Canadian-American value differences : media portrayals of Native issues




Ravelli, Bruce Douglas

Journal Title

Journal ISSN

Volume Title



One of the defining debates of sociology is the nature of the relationship between the individual and society. One sociologist, Seymour Martin Lipset, investigated this relationship through his analysis of Canadian and American value differences. Lipset (1964) argues that Canadian and American values are different and have remained parallel to each other over time. The following dissertation tests Lipset's thesis of cross-national value differences through seven hypotheses derived from Canadian and American media portrayals of Native issues. Testing these hypotheses is accomplished through quantitative and qualitative measures to determine if Canadian and American media content support or refute Lipset's thesis.

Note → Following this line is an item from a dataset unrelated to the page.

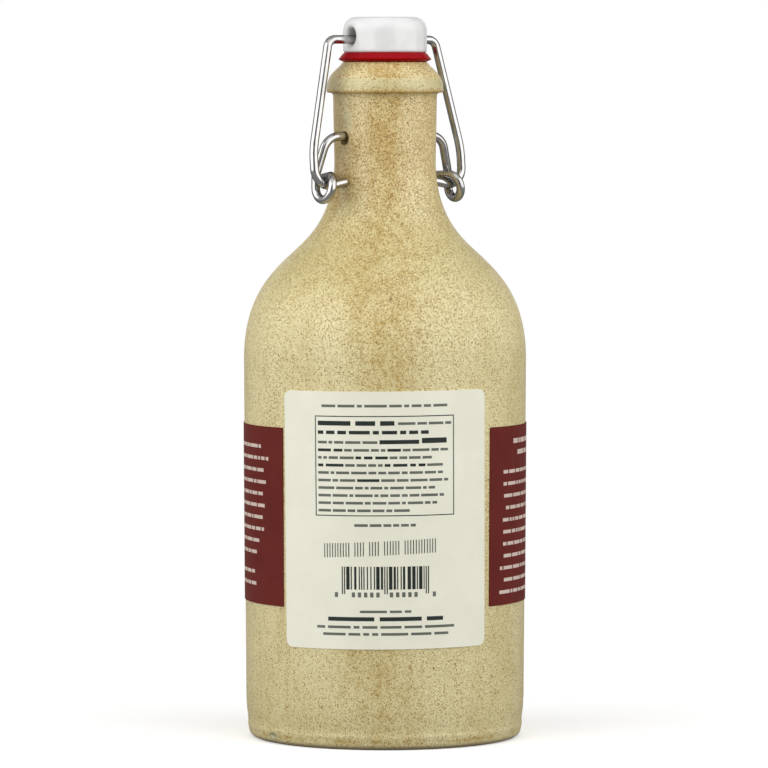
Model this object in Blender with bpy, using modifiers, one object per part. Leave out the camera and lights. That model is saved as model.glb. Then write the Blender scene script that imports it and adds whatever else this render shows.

Documenting each country's values was achieved by a content analysis of articles from a leading newsmagazine from each country, Maclean's and Newsweek, and comparing their presentations of Native issues. This research found that the majority of Lipset's pattern-variables did not accurately predict cross-national media portrayals of Native issues. However, Lipset's approach to studying national values is applicable far beyond those defined by the 49th. parallel. His typology could be applied to the study of value differences between nations and offer valuable insights into national value systems and what makes them different. Applying Lipset's approach to societies beyond those in North America would add to our understanding of the individual's relationship to society through a fuller appreciation of their values.